**Records provided**
┄┄┄┄┄┄┄┄┄┄┄┄┄┄┄┄┄┄┄┄
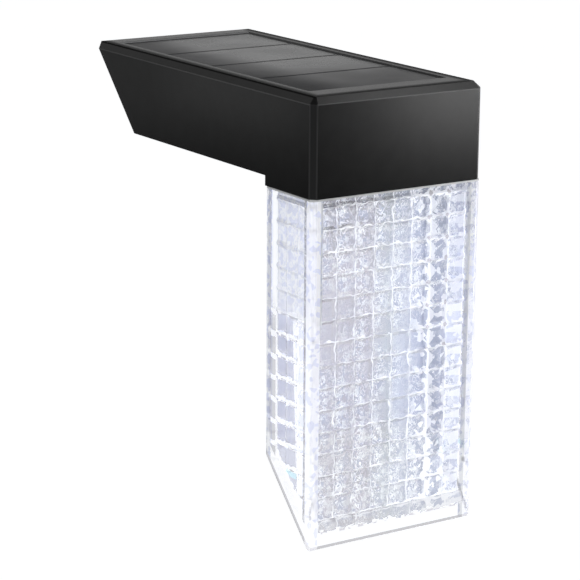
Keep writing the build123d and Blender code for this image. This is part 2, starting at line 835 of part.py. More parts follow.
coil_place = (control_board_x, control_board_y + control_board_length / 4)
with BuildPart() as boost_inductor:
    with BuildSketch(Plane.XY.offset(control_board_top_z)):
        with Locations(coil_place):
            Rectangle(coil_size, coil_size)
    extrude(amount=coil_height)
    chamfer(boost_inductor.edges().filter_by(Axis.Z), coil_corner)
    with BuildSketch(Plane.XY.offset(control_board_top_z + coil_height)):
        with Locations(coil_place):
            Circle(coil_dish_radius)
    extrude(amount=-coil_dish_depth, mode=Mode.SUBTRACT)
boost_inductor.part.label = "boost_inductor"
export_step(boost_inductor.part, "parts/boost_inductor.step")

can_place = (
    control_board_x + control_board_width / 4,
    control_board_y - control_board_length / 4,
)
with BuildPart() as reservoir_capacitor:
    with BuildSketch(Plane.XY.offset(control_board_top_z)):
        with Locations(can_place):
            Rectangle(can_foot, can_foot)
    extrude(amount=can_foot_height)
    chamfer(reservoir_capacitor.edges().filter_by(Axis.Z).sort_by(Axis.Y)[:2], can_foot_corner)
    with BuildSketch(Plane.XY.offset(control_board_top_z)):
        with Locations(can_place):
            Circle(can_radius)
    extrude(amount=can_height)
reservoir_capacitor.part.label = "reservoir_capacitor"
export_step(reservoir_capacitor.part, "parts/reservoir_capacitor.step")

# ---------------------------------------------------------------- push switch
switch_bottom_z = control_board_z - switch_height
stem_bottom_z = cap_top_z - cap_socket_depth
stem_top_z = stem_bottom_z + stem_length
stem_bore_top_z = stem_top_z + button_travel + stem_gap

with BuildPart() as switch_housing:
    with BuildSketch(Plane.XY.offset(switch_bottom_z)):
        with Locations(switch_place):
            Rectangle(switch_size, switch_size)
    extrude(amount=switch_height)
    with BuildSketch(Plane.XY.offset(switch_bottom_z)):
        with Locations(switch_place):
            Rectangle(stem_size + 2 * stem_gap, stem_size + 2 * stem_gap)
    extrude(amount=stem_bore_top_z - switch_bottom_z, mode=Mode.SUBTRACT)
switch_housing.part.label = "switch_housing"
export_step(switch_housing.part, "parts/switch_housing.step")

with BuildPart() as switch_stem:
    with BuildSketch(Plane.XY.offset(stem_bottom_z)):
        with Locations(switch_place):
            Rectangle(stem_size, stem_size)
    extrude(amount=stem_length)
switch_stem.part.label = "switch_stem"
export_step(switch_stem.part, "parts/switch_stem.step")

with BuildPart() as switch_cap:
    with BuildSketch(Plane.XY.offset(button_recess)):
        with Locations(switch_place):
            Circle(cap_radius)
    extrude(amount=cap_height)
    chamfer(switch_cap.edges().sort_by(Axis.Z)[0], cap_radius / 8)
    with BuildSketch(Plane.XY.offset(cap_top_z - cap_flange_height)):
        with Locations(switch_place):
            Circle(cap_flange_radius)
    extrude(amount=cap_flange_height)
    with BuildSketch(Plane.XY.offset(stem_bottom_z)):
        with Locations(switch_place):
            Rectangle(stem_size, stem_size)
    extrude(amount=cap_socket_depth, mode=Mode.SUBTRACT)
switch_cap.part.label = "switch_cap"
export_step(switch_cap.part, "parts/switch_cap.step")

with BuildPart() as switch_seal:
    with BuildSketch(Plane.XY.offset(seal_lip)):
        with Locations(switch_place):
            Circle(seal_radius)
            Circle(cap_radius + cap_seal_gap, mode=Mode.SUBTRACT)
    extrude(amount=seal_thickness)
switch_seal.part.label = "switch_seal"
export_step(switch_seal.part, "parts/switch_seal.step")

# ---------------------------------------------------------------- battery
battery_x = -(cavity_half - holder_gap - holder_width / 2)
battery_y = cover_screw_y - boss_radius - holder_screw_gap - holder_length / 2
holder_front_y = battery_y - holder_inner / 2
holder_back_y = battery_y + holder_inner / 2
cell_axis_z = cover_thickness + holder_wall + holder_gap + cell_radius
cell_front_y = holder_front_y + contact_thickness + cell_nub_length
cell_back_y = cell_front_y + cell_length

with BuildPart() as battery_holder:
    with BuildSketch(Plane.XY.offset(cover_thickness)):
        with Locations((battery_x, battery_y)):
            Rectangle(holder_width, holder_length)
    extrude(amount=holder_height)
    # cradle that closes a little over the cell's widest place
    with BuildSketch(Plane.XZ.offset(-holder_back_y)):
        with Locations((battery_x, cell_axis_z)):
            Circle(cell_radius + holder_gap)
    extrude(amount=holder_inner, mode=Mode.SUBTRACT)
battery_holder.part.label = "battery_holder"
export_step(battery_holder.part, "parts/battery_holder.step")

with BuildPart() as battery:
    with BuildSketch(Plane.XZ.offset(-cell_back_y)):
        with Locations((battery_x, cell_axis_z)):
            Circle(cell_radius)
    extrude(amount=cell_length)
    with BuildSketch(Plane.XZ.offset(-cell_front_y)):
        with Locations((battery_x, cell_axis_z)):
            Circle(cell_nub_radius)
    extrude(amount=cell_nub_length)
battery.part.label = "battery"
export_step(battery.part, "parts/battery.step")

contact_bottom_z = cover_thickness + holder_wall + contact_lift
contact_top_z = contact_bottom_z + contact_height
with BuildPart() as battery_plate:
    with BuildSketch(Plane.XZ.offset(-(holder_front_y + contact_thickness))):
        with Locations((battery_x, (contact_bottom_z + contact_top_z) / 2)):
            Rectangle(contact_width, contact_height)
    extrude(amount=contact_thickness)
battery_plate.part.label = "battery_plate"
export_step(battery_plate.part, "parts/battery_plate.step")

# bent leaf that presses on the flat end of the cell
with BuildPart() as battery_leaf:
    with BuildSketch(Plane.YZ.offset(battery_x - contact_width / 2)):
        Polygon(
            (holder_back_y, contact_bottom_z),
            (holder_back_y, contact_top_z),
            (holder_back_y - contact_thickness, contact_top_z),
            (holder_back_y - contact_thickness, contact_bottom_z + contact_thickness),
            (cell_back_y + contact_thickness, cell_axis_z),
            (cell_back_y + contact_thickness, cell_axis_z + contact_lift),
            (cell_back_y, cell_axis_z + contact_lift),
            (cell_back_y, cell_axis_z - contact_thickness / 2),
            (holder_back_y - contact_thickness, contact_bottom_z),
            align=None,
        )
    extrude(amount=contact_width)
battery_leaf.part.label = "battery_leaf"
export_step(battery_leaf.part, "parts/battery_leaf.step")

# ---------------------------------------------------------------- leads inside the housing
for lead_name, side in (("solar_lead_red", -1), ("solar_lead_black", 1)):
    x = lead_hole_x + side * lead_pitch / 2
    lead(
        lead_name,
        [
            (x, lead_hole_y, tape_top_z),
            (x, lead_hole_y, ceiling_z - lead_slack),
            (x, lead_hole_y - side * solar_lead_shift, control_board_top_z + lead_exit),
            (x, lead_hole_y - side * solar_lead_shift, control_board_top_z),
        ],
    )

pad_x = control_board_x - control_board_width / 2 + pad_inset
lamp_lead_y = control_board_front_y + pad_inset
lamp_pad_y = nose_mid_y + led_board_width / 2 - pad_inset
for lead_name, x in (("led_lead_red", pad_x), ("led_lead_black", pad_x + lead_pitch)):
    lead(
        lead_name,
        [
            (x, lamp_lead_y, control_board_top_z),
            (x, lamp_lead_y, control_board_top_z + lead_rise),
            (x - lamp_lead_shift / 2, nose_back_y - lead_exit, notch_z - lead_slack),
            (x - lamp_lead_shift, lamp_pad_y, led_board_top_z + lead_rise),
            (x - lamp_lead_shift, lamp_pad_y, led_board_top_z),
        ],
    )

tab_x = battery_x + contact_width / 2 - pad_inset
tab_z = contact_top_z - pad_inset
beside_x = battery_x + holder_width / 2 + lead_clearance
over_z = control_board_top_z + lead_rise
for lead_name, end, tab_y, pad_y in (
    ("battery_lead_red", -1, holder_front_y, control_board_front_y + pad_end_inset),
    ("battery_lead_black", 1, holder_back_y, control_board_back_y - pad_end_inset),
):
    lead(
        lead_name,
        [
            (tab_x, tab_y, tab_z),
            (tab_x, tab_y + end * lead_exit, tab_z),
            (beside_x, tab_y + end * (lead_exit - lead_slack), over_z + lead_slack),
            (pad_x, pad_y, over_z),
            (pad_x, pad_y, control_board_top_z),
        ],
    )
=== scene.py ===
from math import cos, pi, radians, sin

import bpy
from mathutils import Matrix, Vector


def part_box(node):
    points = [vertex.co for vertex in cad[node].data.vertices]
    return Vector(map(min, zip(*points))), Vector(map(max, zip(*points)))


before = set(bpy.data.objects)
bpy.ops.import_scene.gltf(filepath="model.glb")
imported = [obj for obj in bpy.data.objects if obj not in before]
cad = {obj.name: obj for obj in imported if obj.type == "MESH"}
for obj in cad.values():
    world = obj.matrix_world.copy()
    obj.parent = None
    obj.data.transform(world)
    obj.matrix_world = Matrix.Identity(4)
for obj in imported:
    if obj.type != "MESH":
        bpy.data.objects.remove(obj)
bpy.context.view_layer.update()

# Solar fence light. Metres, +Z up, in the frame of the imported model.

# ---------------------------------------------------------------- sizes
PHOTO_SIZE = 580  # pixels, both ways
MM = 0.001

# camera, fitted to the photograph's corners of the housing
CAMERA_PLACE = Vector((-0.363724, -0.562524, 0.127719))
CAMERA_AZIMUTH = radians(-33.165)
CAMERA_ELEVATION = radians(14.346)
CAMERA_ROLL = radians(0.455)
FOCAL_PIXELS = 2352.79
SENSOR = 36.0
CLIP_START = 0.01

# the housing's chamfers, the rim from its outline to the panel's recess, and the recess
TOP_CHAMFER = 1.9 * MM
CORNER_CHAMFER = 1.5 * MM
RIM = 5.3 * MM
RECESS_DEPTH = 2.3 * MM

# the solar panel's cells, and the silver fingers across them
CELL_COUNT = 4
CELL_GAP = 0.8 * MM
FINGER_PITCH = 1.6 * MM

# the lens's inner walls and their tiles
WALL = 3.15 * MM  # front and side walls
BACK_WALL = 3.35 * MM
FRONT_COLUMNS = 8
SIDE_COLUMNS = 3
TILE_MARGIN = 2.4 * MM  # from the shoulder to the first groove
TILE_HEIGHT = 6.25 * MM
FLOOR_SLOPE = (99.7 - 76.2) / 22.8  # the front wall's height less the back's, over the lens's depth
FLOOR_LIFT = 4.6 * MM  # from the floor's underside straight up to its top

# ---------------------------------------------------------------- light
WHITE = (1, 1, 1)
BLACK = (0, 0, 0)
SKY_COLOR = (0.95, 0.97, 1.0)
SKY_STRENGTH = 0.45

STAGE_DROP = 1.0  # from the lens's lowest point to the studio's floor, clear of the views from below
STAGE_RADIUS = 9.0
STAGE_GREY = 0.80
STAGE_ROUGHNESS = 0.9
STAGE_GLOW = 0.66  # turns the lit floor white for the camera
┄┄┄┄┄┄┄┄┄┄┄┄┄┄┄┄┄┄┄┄
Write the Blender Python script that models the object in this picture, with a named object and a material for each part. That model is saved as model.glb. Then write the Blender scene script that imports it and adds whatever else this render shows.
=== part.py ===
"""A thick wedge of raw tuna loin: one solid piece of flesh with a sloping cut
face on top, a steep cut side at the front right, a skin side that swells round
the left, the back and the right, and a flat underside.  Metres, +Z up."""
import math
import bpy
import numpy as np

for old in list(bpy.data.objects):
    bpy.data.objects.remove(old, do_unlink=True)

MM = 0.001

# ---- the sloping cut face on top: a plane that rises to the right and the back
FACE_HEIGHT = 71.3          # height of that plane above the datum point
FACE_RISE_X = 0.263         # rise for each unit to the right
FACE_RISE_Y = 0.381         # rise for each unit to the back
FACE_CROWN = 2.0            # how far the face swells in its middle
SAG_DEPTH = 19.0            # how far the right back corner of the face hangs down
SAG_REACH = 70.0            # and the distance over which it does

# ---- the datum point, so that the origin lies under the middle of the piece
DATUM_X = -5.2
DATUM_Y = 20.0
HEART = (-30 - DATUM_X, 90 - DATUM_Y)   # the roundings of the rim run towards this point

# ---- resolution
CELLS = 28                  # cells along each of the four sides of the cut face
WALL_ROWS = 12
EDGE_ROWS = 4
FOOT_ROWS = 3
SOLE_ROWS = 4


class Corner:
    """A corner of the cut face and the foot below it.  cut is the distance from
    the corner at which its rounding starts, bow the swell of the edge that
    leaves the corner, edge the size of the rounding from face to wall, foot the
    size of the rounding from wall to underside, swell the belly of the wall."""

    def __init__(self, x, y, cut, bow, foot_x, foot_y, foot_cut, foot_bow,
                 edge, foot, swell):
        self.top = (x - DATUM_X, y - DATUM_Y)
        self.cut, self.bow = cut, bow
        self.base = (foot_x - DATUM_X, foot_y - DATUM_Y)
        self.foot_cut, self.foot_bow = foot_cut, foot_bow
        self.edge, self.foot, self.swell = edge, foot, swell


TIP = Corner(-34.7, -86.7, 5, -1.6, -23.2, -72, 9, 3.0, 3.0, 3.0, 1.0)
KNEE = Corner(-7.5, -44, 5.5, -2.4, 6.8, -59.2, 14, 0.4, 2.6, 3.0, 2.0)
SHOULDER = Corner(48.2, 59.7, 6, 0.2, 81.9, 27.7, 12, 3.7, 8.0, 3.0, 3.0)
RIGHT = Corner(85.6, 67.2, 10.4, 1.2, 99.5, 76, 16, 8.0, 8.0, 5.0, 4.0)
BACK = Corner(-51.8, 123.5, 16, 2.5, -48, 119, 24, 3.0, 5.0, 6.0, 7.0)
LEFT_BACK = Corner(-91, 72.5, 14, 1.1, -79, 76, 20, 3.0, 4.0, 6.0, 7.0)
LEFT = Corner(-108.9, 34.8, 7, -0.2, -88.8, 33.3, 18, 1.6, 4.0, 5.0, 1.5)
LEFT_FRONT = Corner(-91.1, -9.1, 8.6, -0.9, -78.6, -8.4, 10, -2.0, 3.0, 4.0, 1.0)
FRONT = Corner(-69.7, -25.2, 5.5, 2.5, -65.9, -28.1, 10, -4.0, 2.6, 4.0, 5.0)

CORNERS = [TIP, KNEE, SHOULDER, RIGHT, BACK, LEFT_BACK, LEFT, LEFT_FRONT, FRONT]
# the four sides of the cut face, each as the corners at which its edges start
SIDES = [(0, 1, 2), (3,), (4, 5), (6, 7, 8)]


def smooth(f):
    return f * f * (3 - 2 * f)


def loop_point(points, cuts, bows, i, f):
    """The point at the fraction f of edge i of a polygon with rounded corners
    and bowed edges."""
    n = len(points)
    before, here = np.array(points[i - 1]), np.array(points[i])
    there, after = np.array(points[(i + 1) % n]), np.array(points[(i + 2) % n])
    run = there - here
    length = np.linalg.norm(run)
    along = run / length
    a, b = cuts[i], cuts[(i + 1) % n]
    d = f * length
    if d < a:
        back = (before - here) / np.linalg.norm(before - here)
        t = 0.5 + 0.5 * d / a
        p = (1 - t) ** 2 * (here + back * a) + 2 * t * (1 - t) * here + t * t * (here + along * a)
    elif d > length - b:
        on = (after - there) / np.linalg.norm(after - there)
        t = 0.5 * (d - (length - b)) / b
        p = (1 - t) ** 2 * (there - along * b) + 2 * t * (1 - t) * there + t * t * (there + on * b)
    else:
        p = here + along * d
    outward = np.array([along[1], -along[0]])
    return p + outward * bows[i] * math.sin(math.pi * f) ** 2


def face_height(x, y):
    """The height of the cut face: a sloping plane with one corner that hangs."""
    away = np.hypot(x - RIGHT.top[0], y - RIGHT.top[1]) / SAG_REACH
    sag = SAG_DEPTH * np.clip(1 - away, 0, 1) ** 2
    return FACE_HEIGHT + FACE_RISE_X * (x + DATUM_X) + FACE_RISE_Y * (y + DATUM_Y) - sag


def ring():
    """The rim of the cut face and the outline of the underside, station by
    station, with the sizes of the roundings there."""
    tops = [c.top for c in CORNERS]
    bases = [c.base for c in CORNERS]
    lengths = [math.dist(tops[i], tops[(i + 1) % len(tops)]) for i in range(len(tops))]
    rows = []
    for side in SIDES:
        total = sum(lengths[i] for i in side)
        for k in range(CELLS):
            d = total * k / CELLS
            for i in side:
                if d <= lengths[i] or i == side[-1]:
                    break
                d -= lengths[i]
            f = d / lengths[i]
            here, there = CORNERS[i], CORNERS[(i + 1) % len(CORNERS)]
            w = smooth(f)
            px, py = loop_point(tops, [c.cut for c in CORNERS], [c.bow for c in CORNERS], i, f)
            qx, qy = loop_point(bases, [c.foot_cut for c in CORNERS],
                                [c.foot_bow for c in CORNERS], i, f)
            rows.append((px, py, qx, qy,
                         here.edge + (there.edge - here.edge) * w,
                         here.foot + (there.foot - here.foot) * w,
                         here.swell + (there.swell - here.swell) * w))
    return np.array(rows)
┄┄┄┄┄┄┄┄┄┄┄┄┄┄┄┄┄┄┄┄
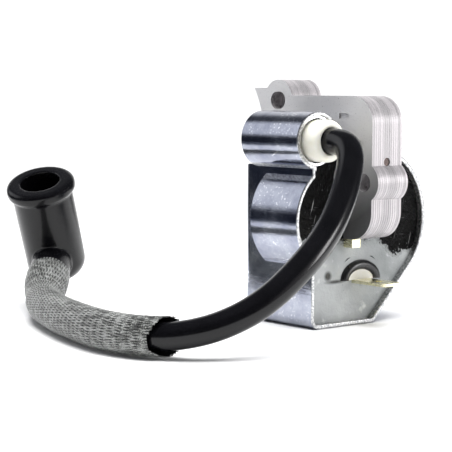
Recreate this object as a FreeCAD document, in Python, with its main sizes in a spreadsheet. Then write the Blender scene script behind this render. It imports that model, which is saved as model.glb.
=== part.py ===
┄┄┄┄┄┄┄┄┄┄┄┄┄┄┄┄┄┄┄┄
**Exercise goal**
Gather each line in the entries above where the string "which" is found.

**Answer to the task**
SAG_REACH = 70.0            # and the distance over which it does
    the corner at which its rounding starts, bow the swell of the edge that
# the four sides of the cut face, each as the corners at which its edges start
Recreate this object as a FreeCAD document, in Python, with its main sizes in a spreadsheet. Then write the Blender scene script behind this render. It imports that model, which is saved as model.glb.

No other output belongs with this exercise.